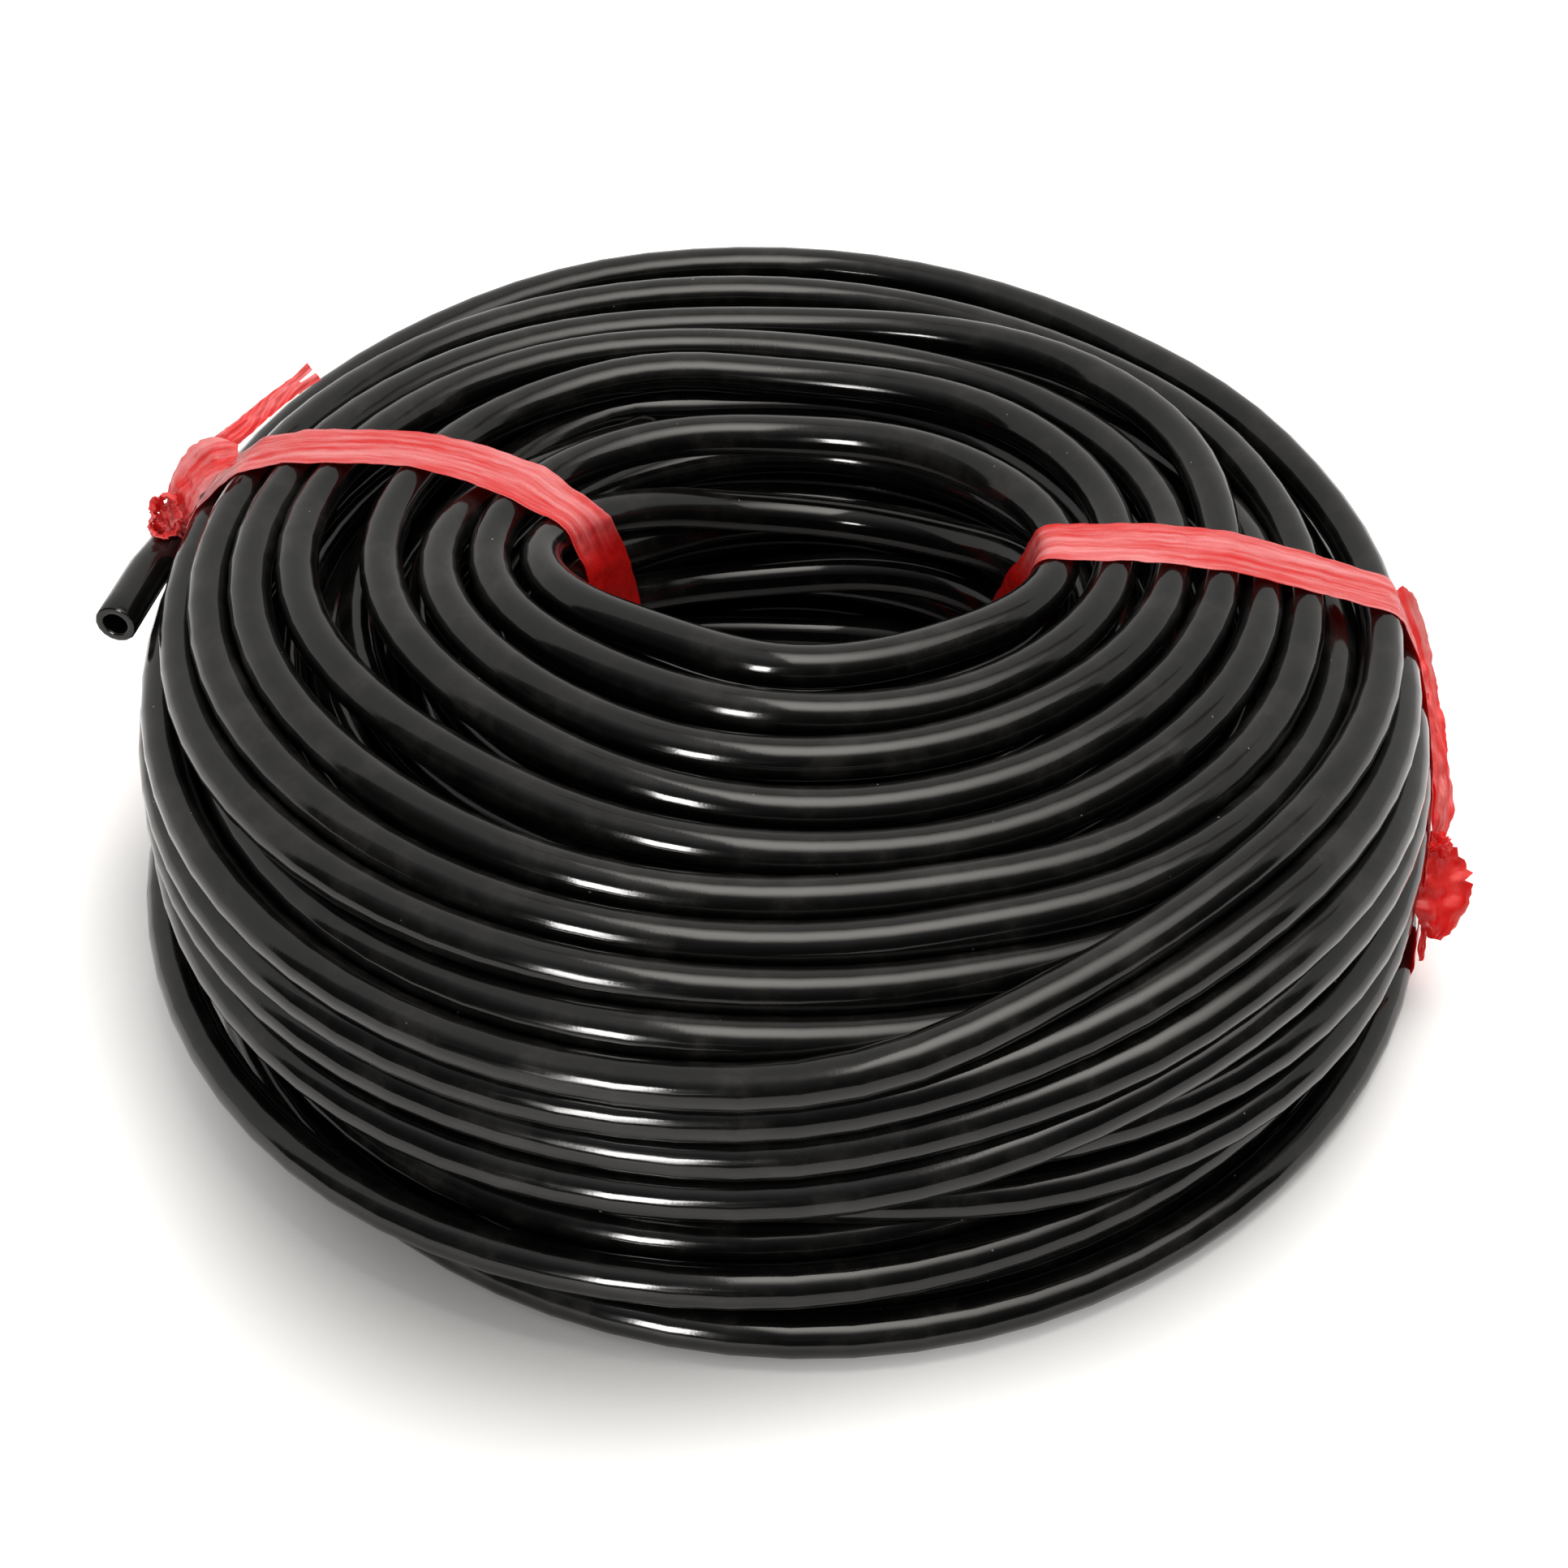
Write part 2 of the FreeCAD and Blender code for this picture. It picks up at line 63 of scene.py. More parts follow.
Spot = tuple[float, float]
Place = tuple[float, float, float]
Colour = tuple[float, float, float, float]

MM = 0.001

# The coil's axis in plan in metres, and the same place on the floor in millimetres
AXIS = np.array([0.294, -4.401]) * MM
CENTRE = np.array([*(AXIS / MM), 0.0])


class Compass(Enum):
    """Places round the coil, as degrees clockwise from its back, seen from above."""

    BACK = 0
    BACK_RIGHT = 45
    RIGHT = 90
    FRONT_RIGHT = 135
    FRONT = 180
    FRONT_LEFT = 225
    LEFT = 270
    BACK_LEFT = 315


class Slot(Enum):
    """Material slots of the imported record."""

    TUBE = "tube"
    FILM = "film"


class Layers(Enum):
    """How many layers of film lie on each other, which sets how deep its red is."""

    THIN = "thin"
    SINGLE = "single"
    FOLDED = "folded"


class Parts(Enum):
    """What is picked in edit mode."""

    EDGES = "EDGE"
    FACES = "FACE"


# Lines and points


def place_on_coil(run: np.ndarray, spots: np.ndarray) -> np.ndarray:
    """Turns places in the coil's section into points of the row frame.

    Args:
        run: degrees clockwise from the back, one per spot.
        spots: radius from the coil's axis and height, in millimetres.

    Returns:
        Points in metres.
    """
    angle = np.radians(90.0 - run)
    plan = spots[:, :1] * np.stack([np.cos(angle), np.sin(angle)], axis=1) * MM + AXIS
    return np.hstack([plan, spots[:, 1:] * MM])


def distances(line: np.ndarray) -> np.ndarray:
    """Returns how far along a line each of its points lies."""
    return np.concatenate([[0], np.cumsum(np.linalg.norm(np.diff(line, axis=0), axis=1))])


def read_at(wanted: np.ndarray, along: np.ndarray, rows: np.ndarray) -> np.ndarray:
    """Reads values between the points of a line.

    Args:
        wanted: distances along the line to read at.
        along: the distance along the line of each of its points.
        rows: a row of values for each point.

    Returns:
        A row of values for each wanted distance.
    """
    return np.stack([np.interp(wanted, along, column) for column in rows.T], axis=1)


def smooth_through(points: np.ndarray, step: float) -> np.ndarray:
    """Draws a smooth line through points.

    Args:
        points: a place for each, in its first three columns, and what goes with it.
        step: the distance between the line's places, about.

    Returns:
        The line's places, with what goes with them.
    """
    ends = np.vstack([2 * points[0] - points[1], points, 2 * points[-1] - points[-2]])
    found = []
    for i in range(1, len(ends) - 2):
        before, here, after, beyond = ends[i - 1:i + 3]
        count = max(int(np.linalg.norm((after - here)[:3]) / step), 2)
        straight = after - before
        bend = 2 * before - 5 * here + 4 * after - beyond
        twist = 3 * here - before - 3 * after + beyond
        for u in np.arange(count) / count:
            found.append(0.5 * (2 * here + straight * u + bend * u**2 + twist * u**3))
    found.append(ends[-2])
    return np.array(found)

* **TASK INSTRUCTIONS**
Produce an exact copy of the whole listing.

* **SOLUTION TO THIS TASK**
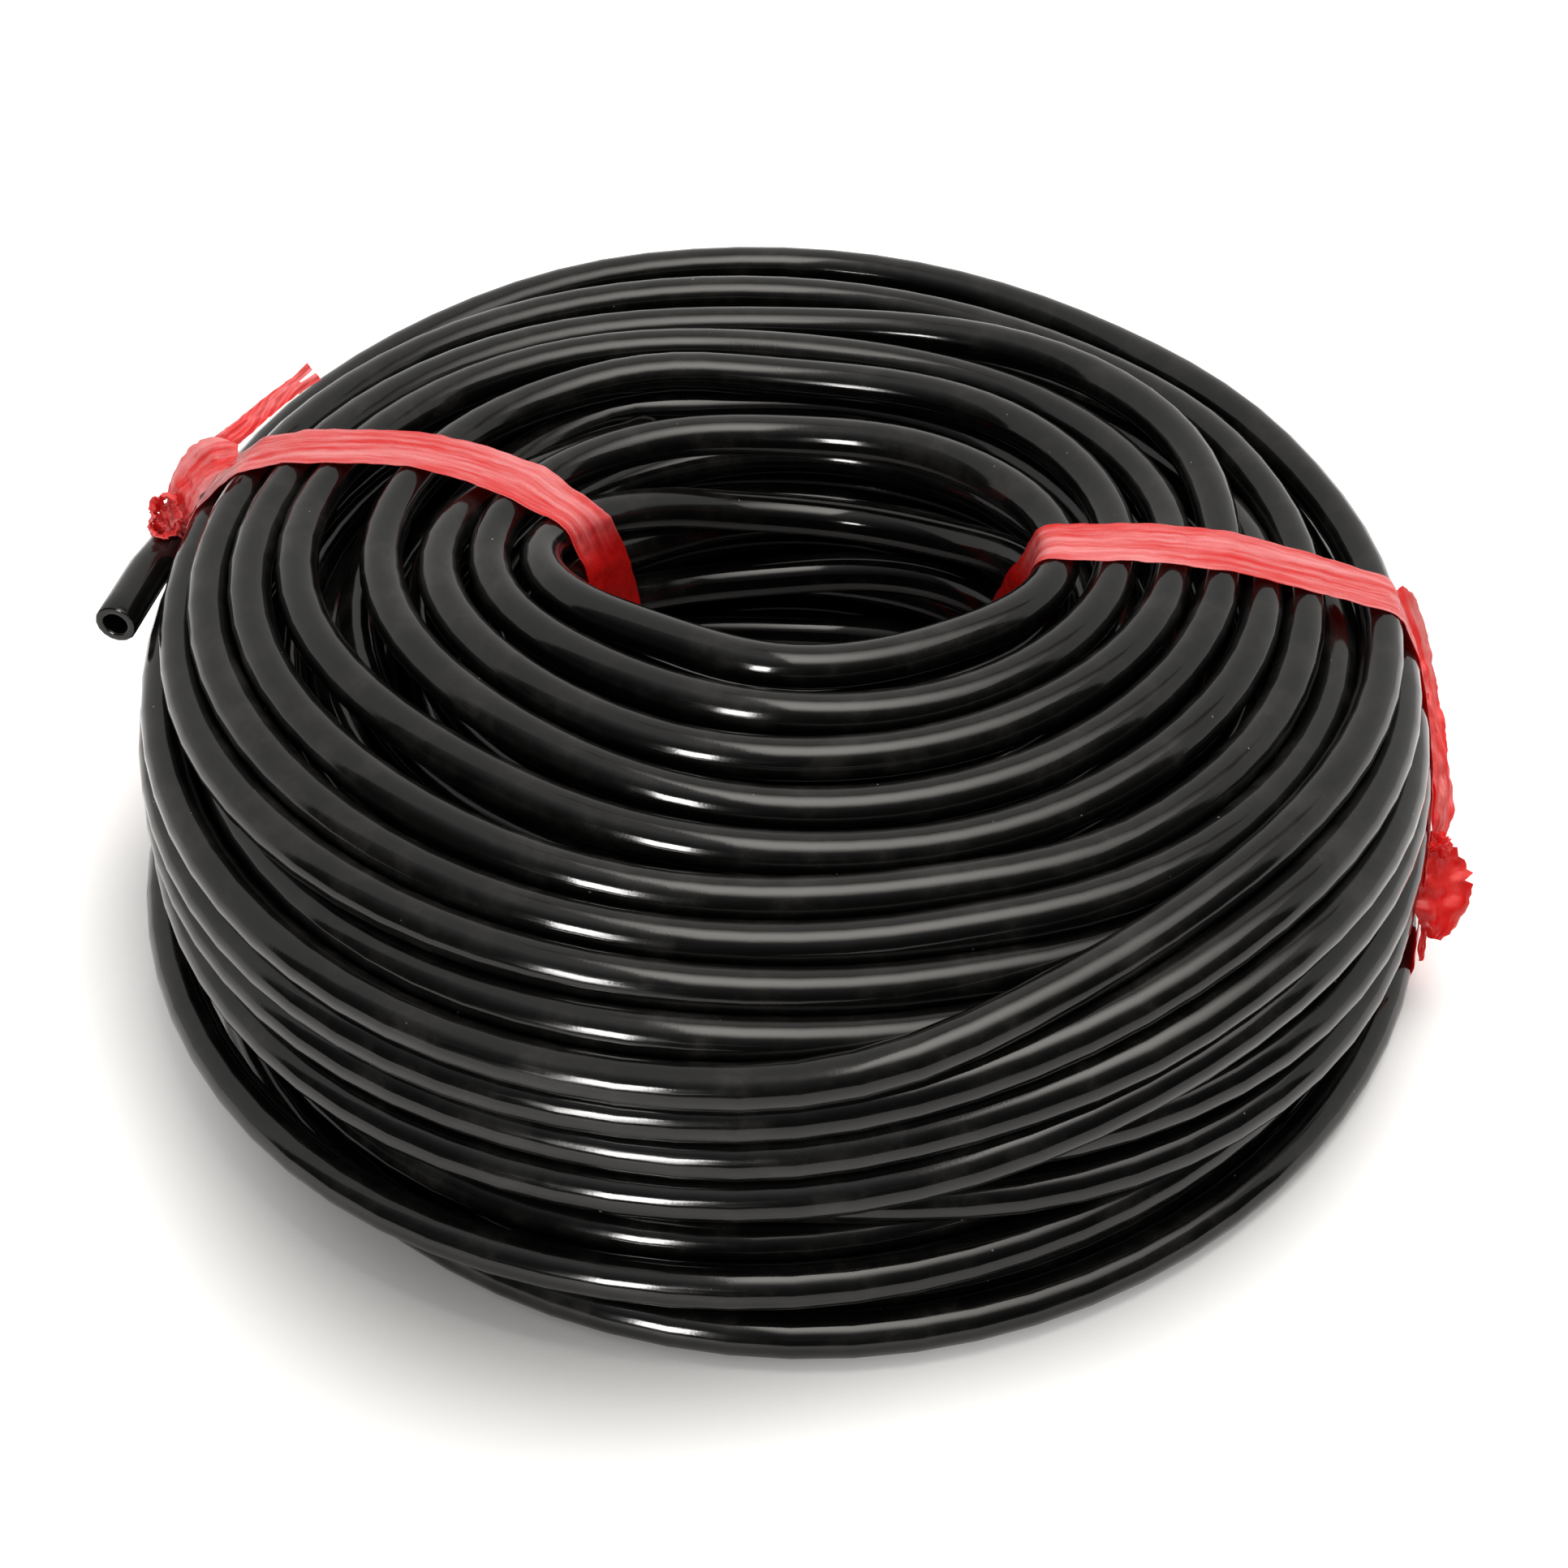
Write part 2 of the FreeCAD and Blender code for this picture. It picks up at line 63 of scene.py. More parts follow.
Spot = tuple[float, float]
Place = tuple[float, float, float]
Colour = tuple[float, float, float, float]

MM = 0.001

# The coil's axis in plan in metres, and the same place on the floor in millimetres
AXIS = np.array([0.294, -4.401]) * MM
CENTRE = np.array([*(AXIS / MM), 0.0])


class Compass(Enum):
    """Places round the coil, as degrees clockwise from its back, seen from above."""

    BACK = 0
    BACK_RIGHT = 45
    RIGHT = 90
    FRONT_RIGHT = 135
    FRONT = 180
    FRONT_LEFT = 225
    LEFT = 270
    BACK_LEFT = 315


class Slot(Enum):
    """Material slots of the imported record."""

    TUBE = "tube"
    FILM = "film"


class Layers(Enum):
    """How many layers of film lie on each other, which sets how deep its red is."""

    THIN = "thin"
    SINGLE = "single"
    FOLDED = "folded"


class Parts(Enum):
    """What is picked in edit mode."""

    EDGES = "EDGE"
    FACES = "FACE"


# Lines and points


def place_on_coil(run: np.ndarray, spots: np.ndarray) -> np.ndarray:
    """Turns places in the coil's section into points of the row frame.

    Args:
        run: degrees clockwise from the back, one per spot.
        spots: radius from the coil's axis and height, in millimetres.

    Returns:
        Points in metres.
    """
    angle = np.radians(90.0 - run)
    plan = spots[:, :1] * np.stack([np.cos(angle), np.sin(angle)], axis=1) * MM + AXIS
    return np.hstack([plan, spots[:, 1:] * MM])


def distances(line: np.ndarray) -> np.ndarray:
    """Returns how far along a line each of its points lies."""
    return np.concatenate([[0], np.cumsum(np.linalg.norm(np.diff(line, axis=0), axis=1))])


def read_at(wanted: np.ndarray, along: np.ndarray, rows: np.ndarray) -> np.ndarray:
    """Reads values between the points of a line.

    Args:
        wanted: distances along the line to read at.
        along: the distance along the line of each of its points.
        rows: a row of values for each point.

    Returns:
        A row of values for each wanted distance.
    """
    return np.stack([np.interp(wanted, along, column) for column in rows.T], axis=1)


def smooth_through(points: np.ndarray, step: float) -> np.ndarray:
    """Draws a smooth line through points.

    Args:
        points: a place for each, in its first three columns, and what goes with it.
        step: the distance between the line's places, about.

    Returns:
        The line's places, with what goes with them.
    """
    ends = np.vstack([2 * points[0] - points[1], points, 2 * points[-1] - points[-2]])
    found = []
    for i in range(1, len(ends) - 2):
        before, here, after, beyond = ends[i - 1:i + 3]
        count = max(int(np.linalg.norm((after - here)[:3]) / step), 2)
        straight = after - before
        bend = 2 * before - 5 * here + 4 * after - beyond
        twist = 3 * here - before - 3 * after + beyond
        for u in np.arange(count) / count:
            found.append(0.5 * (2 * here + straight * u + bend * u**2 + twist * u**3))
    found.append(ends[-2])
    return np.array(found)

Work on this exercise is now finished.